Kesehatan: Dukun Lebih Dipercaya daripada Dokter
Puskesmas sih ada, tapi lebih sering tutup daripada buka. Kalau sakit, warga desa lebih percaya dukun daripada dokter. Alasannya klasik: "Lebih manjur" atau "lebih murah." Akibatnya penyakit yang sebenarnya bisa disembuhkan dengan obat modern jadi makin parah karena diobati dengan ramuan yang nggak jelas kandungannya.
Konflik Tanah Warisan
Sengketa tanah warisan adalah drama abadi di desa.
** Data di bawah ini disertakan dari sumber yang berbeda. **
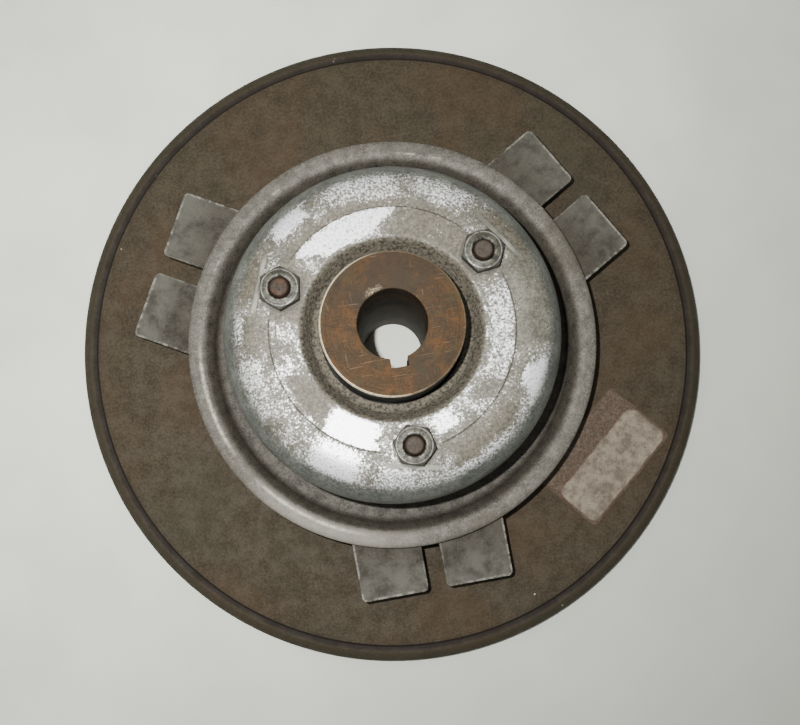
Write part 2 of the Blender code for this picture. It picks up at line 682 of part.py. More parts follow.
def make_rotor():
    low, high = ROTOR_Z
    groove_floor = low + LINING_DEPTH + GAP
    profile = [
        (BACK_JOURNAL_RADIUS + GAP, low),
        (LINING_RADII[0] - GAP, low),
        (LINING_RADII[0] - GAP, groove_floor),
        (LINING_RADII[1] + GAP, groove_floor),
        (LINING_RADII[1] + GAP, low),
        (ROTOR_RADIUS, low),
        (ROTOR_RADIUS, high),
        (BACK_JOURNAL_RADIUS + GAP, high),
    ]
    mesh = mesh_from(turned(profile, HIDDEN_STEPS), "rotor_disc", "rotor_steel")
    rotor = add_object("rotor_disc", mesh, "hub")
    cutter = bmesh.new()
    for i in range(FLUX_SLOT_COUNT):
        middle = math.tau * (i + 0.5) / FLUX_SLOT_COUNT
        start = middle - FLUX_SLOT_ARC / 2
        stop = middle + FLUX_SLOT_ARC / 2
        inner, outer = FLUX_SLOT_RADII
        outline = arc(outer, start, stop, 4) + arc(inner, stop, start, 4)
        extruded(outline, groove_floor - OVERCUT, high + OVERCUT, cutter)
    boolean(rotor, cutter)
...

Adik kakak berantem; ipar ribut dengan mertua; bahkan sampai ada yang bunuh-bunuhan karena rebutan tanah. Hukum adat sering kali jadi alat untuk membenarkan keserakahan; pengadilan agama jadi arena pertarungan yang nggak ada habisnya. Akibatnya tanah yang seharusnya bisa produktif malah jadi lahan tidur penuh dendam dan air mata.
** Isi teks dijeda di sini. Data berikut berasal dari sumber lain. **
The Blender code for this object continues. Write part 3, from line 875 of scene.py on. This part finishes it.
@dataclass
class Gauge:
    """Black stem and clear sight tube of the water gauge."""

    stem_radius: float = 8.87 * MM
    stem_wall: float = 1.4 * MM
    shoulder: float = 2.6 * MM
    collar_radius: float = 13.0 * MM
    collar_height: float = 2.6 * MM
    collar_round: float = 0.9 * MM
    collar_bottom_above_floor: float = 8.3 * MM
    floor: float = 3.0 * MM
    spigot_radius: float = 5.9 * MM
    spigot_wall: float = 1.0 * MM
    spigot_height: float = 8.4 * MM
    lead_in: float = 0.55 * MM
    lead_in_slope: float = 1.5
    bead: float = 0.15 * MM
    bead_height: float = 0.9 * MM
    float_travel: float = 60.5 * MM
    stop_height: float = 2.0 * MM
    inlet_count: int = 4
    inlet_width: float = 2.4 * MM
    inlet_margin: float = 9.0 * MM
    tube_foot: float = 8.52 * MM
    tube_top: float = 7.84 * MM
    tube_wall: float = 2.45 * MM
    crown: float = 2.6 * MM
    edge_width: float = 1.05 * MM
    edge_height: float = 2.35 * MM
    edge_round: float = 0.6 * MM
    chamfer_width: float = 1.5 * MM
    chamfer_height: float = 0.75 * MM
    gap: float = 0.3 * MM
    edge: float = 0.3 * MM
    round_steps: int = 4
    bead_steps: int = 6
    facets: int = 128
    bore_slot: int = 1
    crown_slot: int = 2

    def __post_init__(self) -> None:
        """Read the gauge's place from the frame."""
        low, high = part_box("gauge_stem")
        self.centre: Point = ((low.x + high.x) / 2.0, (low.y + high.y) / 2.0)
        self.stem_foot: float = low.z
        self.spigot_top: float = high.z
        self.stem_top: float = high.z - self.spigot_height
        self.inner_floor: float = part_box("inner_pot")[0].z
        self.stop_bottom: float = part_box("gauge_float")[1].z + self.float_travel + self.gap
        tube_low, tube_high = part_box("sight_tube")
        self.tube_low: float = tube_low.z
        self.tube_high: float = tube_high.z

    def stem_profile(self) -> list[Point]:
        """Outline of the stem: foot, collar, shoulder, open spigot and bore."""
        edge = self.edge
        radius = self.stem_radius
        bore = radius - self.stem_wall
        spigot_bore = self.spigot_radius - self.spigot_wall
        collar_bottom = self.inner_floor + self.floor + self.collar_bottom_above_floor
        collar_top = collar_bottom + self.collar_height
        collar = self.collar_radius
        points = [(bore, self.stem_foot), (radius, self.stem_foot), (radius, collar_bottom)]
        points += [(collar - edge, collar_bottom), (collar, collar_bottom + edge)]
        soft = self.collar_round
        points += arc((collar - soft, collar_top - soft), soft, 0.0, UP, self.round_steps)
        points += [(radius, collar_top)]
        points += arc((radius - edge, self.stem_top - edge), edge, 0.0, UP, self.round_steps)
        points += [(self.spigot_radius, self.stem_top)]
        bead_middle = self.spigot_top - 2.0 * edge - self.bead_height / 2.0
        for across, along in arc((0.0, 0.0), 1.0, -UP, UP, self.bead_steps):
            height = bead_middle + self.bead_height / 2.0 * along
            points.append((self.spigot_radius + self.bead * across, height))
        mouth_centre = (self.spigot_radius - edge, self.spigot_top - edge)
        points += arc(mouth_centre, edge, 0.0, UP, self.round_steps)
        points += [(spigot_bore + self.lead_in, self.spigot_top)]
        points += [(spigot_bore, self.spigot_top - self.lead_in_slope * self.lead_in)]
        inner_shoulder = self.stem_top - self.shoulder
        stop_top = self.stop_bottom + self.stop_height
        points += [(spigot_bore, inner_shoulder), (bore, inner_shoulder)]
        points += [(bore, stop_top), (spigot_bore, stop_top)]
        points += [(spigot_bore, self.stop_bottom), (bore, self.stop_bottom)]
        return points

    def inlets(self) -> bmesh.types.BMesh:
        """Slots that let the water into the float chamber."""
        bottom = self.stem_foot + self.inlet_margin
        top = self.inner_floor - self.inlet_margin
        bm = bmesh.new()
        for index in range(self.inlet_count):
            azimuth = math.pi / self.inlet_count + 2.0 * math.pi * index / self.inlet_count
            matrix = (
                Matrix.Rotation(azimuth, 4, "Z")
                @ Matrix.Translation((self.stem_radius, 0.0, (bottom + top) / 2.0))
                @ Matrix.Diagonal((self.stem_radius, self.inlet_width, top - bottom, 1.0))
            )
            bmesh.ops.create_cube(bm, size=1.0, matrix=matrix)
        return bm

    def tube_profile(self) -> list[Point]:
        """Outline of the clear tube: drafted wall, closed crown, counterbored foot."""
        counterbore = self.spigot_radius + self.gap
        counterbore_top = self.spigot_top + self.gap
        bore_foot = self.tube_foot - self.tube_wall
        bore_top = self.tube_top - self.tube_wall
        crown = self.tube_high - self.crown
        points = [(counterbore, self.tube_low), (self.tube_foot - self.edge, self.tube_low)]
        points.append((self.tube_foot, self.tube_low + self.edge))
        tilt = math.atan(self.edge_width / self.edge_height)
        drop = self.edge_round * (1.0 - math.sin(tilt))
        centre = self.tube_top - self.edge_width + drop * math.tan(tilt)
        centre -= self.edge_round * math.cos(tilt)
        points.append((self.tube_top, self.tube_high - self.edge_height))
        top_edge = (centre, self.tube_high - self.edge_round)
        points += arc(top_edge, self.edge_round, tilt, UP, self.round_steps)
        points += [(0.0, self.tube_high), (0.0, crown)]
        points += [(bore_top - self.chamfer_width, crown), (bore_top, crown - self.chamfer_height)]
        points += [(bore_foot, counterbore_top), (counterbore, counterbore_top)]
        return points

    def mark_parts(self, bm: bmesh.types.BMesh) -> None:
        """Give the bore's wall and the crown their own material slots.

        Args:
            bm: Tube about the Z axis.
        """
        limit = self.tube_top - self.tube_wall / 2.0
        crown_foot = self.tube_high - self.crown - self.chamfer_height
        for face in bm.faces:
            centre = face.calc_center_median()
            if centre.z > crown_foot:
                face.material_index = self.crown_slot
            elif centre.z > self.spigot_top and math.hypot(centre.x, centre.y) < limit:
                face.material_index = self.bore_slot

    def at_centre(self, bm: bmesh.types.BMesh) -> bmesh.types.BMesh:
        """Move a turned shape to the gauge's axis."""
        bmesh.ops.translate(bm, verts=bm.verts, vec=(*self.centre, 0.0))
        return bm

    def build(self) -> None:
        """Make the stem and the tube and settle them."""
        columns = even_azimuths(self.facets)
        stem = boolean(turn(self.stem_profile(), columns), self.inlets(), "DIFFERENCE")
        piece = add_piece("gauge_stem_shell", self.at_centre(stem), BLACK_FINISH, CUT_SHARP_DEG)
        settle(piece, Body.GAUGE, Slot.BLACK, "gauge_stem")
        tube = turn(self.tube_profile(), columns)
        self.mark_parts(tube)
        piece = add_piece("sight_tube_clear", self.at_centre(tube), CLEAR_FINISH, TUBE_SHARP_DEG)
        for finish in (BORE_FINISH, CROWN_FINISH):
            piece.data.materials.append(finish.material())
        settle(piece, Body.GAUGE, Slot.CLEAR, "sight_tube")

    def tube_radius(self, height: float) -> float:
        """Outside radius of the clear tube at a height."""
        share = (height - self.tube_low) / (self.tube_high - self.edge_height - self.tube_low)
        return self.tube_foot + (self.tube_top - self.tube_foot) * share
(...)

Bencana Alam: Datang Tiba-Tiba, Bantuan Datang Terlambat
Desa sering kali jadi langganan bencana alam: banjir, longsor, kekeringan. Masalahnya penanganan bencana di desa itu sering kali lambat dan nggak efektif. Bantuan dari pemerintah datang telat; relawan lebih sibuk selfie daripada membantu korban; warga pun lebih sibuk berebut bantuan daripada saling membantu.
Desa Bisa Maju, Asal Mau Berubah
Desa itu punya potensi luar biasa. Alamnya, lahannya bahkan budayanya bisa menjadi daya tarik ekonomi dan inovasi. Tapi kalau mentalitasnya tetap seperti ini ya jangan harap desa bisa maju. Yang ada kita cuma jadi saksi dari lingkaran setan: orang desa ingin ke kota; orang kota ingin tinggal di desa; tapi desa tetap begitu-begitu saja.
Mau desa maju? Sederhana! Jangan cuma aspal jalan dan bangun gapura megah. Ubah dulu cara berpikirnya! Karena kalau desa cuma berharap "dapat bantuan," yang ada bukan kemajuan tapi cuma bertahan hidup—dan bertahan hidup itu beda jauh dari berkembang.